--- start ---

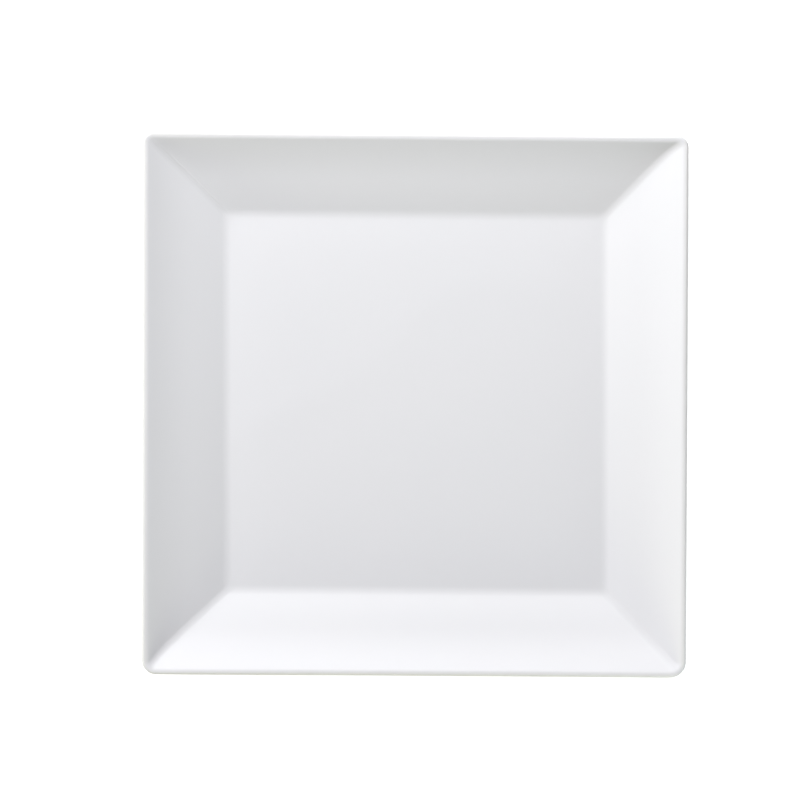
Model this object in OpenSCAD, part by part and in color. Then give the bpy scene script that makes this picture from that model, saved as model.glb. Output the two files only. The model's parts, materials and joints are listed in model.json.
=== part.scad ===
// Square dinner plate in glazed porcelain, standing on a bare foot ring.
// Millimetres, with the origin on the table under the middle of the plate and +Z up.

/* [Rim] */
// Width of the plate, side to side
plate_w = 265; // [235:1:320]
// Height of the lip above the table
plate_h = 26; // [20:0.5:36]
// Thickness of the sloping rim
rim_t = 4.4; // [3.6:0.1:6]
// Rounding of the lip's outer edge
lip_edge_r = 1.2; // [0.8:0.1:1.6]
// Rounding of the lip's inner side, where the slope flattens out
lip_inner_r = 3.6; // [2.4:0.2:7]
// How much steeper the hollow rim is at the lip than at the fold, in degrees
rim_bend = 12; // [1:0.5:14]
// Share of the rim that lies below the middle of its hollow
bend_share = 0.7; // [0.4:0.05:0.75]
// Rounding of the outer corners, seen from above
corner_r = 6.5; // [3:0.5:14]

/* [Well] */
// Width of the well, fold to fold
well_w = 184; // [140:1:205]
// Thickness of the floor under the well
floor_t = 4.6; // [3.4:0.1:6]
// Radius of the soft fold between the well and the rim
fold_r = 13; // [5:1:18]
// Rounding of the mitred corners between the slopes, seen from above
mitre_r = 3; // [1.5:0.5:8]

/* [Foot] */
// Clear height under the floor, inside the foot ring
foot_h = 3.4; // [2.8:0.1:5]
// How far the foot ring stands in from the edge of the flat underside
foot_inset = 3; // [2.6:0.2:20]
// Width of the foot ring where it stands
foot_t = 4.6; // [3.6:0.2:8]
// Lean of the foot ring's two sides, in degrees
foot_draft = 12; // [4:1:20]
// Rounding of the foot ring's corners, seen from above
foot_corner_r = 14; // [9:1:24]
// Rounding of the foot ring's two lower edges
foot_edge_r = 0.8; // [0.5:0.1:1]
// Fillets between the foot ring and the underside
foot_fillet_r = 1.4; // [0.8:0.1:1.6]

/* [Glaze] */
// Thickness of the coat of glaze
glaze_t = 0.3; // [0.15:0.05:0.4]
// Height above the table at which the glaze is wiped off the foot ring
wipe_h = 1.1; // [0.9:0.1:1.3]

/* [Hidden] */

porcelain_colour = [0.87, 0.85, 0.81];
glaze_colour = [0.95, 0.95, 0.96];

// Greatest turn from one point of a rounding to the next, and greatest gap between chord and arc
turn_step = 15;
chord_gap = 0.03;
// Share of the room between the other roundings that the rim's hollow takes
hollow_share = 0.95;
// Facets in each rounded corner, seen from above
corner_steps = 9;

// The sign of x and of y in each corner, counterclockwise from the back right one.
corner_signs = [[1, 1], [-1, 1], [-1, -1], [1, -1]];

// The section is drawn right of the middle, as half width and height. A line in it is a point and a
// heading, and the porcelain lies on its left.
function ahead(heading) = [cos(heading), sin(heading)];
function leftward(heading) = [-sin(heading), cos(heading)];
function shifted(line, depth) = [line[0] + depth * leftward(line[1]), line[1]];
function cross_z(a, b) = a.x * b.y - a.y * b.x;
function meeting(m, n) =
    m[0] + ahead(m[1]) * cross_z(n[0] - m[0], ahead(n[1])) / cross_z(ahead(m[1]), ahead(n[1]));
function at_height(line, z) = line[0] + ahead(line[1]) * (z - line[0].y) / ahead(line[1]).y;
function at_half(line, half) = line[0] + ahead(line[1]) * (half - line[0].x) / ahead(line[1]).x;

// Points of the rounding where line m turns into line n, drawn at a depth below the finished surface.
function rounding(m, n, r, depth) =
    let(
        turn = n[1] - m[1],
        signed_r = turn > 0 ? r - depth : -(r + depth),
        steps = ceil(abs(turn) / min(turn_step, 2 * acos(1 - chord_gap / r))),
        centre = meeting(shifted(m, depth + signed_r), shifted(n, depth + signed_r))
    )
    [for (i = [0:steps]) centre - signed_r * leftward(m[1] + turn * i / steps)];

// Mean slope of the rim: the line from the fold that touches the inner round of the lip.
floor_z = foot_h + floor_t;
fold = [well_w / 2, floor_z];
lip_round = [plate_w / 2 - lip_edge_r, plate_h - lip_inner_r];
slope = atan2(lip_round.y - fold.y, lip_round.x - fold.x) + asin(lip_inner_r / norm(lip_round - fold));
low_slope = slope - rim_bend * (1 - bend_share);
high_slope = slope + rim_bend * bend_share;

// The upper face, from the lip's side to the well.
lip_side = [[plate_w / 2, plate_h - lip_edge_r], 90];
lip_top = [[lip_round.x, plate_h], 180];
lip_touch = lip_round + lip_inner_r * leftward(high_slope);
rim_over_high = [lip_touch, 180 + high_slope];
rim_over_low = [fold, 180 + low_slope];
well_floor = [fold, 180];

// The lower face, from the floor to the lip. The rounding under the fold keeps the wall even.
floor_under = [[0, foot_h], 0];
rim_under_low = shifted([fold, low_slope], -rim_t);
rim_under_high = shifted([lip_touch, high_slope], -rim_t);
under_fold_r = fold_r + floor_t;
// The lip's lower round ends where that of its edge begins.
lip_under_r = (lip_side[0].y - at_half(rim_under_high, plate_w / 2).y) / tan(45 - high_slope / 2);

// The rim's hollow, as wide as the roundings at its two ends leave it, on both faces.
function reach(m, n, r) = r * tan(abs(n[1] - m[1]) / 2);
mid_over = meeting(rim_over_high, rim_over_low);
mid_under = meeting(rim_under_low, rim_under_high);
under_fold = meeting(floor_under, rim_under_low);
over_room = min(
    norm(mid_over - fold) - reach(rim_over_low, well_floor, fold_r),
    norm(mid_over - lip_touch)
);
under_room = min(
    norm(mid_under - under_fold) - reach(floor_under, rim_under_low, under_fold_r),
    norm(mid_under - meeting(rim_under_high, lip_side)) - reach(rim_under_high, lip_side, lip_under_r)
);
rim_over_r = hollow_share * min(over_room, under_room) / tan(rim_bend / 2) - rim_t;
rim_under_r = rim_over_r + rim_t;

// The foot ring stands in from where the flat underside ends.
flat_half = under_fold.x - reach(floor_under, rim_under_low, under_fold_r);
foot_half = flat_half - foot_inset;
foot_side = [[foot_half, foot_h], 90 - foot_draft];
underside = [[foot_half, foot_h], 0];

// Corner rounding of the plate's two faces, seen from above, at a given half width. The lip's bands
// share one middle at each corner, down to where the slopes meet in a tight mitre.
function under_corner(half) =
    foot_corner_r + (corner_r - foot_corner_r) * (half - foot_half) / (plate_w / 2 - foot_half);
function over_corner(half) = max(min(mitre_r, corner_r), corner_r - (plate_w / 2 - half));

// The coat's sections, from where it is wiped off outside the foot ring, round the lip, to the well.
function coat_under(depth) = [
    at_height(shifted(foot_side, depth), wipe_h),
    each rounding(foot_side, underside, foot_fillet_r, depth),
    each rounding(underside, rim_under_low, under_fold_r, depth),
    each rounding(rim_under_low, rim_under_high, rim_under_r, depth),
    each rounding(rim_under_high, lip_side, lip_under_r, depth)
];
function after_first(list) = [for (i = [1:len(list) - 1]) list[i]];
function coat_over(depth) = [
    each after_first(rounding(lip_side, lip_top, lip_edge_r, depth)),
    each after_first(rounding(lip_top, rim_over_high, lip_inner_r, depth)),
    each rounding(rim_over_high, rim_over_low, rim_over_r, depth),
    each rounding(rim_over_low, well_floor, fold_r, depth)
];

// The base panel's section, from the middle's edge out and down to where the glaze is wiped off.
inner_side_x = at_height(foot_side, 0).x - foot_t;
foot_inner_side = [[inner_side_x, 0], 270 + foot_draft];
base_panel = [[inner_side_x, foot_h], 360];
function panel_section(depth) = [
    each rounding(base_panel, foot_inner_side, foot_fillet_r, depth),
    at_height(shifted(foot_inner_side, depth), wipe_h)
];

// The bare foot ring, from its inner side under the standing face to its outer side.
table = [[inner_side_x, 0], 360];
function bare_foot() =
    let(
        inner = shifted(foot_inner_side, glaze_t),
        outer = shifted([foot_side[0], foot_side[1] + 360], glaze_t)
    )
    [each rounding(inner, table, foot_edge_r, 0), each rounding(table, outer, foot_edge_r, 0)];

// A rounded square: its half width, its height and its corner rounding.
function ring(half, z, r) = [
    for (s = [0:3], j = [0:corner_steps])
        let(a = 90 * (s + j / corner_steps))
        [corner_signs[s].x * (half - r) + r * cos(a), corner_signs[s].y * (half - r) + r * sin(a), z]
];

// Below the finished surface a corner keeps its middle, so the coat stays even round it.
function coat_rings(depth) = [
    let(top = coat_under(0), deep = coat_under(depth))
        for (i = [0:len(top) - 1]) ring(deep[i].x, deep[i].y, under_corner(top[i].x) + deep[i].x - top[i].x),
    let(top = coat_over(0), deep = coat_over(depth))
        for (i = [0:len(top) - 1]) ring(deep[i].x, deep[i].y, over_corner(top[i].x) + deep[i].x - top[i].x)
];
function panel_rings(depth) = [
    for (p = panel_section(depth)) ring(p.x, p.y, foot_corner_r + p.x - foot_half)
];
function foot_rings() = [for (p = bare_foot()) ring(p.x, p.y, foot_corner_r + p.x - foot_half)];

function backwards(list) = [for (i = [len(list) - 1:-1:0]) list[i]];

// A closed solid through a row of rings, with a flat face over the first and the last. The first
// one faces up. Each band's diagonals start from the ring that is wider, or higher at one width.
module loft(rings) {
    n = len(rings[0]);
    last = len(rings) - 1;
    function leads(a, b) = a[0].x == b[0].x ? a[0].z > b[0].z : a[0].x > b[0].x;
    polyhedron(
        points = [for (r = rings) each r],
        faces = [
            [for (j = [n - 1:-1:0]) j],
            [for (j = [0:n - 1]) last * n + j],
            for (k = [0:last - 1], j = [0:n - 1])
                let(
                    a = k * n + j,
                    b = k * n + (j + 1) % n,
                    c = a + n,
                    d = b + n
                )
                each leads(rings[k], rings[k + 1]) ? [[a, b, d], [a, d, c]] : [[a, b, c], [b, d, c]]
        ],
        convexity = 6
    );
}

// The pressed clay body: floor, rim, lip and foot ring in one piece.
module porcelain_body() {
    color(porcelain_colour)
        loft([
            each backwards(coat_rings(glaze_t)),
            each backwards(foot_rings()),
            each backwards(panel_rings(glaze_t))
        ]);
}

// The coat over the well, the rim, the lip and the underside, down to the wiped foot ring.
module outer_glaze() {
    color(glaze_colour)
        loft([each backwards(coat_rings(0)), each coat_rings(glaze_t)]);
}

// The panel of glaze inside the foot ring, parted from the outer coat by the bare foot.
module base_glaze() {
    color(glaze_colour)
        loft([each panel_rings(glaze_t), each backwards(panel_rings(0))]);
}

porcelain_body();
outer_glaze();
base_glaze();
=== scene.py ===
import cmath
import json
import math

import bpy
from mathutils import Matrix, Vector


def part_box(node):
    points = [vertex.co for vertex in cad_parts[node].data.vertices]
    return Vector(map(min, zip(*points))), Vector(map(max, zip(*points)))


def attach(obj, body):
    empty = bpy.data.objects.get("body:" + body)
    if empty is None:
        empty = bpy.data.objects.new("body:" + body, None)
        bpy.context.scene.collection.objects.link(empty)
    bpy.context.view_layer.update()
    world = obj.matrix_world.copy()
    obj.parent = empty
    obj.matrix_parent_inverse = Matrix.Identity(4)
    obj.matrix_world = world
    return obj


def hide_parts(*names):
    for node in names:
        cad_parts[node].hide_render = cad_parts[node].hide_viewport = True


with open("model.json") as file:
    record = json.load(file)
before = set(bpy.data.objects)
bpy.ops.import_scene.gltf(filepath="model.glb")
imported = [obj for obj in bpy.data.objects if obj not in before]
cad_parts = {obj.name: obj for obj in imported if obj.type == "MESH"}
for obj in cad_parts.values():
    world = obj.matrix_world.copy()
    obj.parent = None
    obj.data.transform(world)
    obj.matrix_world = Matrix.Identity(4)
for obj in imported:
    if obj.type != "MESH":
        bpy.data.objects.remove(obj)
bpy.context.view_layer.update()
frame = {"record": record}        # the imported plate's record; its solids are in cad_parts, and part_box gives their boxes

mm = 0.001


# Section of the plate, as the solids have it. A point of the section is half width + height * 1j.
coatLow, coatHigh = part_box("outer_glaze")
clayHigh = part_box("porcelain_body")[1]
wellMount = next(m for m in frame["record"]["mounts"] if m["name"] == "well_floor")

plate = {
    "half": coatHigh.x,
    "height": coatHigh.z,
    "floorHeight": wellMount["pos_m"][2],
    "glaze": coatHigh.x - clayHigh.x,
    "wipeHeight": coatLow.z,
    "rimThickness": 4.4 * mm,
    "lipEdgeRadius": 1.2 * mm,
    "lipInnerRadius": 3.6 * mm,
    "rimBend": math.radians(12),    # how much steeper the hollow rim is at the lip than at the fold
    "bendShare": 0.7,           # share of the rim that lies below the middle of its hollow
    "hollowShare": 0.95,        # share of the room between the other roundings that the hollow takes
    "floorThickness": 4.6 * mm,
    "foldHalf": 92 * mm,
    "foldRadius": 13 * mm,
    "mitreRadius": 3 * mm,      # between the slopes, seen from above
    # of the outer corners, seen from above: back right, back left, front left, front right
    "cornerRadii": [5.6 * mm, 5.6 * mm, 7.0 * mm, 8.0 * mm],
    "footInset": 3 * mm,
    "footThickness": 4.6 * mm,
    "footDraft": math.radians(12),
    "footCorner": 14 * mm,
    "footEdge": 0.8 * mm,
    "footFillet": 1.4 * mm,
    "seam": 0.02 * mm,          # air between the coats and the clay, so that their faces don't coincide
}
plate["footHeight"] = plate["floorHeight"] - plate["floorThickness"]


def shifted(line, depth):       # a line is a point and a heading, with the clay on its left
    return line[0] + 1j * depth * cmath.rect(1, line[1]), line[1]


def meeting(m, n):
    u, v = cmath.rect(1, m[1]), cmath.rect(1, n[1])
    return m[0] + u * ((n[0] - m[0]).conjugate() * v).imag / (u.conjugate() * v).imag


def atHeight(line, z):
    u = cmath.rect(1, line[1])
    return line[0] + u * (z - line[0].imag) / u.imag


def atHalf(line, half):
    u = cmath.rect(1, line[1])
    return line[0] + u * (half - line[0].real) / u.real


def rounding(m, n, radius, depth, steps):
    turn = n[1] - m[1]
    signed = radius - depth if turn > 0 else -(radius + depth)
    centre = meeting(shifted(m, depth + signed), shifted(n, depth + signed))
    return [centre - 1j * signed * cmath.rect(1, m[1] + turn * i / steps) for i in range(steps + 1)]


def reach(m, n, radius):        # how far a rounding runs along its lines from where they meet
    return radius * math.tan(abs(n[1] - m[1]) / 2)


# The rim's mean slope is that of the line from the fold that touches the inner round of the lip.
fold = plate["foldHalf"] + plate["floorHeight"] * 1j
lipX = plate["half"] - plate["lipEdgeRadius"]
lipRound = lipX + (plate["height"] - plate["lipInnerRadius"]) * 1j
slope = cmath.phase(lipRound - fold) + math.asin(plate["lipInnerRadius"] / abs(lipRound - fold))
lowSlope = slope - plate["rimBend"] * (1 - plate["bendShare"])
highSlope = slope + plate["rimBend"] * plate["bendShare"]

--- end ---

* Set problem *
Exactly as written, please reproduce the lines from the first line of the data to the line containing "plate and +Z up.", inclusive, and nothing else.

* Response to the exercise *
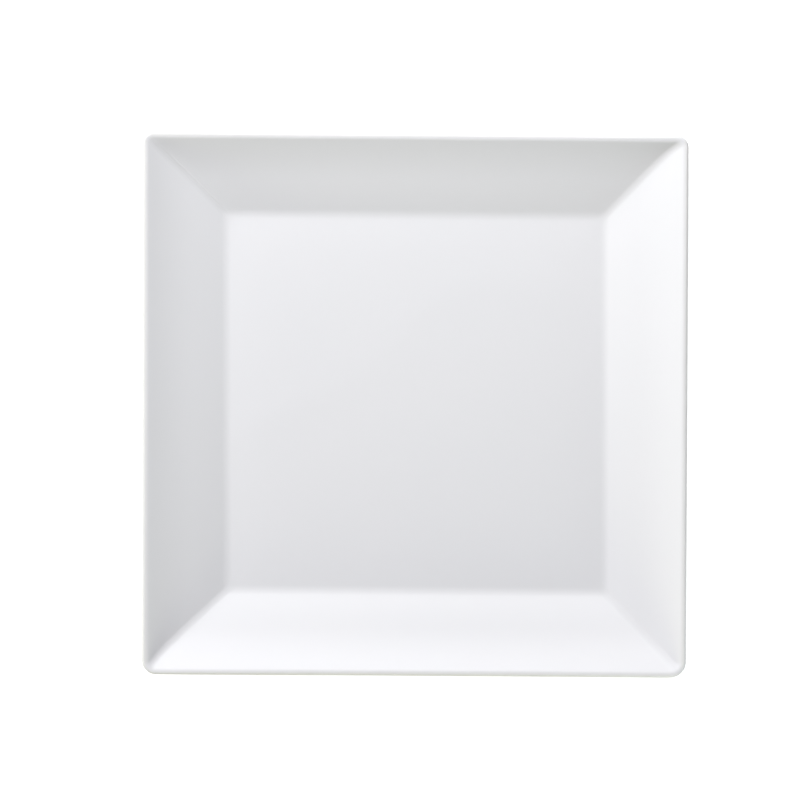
Model this object in OpenSCAD, part by part and in color. Then give the bpy scene script that makes this picture from that model, saved as model.glb. Output the two files only. The model's parts, materials and joints are listed in model.json.
=== part.scad ===
// Square dinner plate in glazed porcelain, standing on a bare foot ring.
// Millimetres, with the origin on the table under the middle of the plate and +Z up.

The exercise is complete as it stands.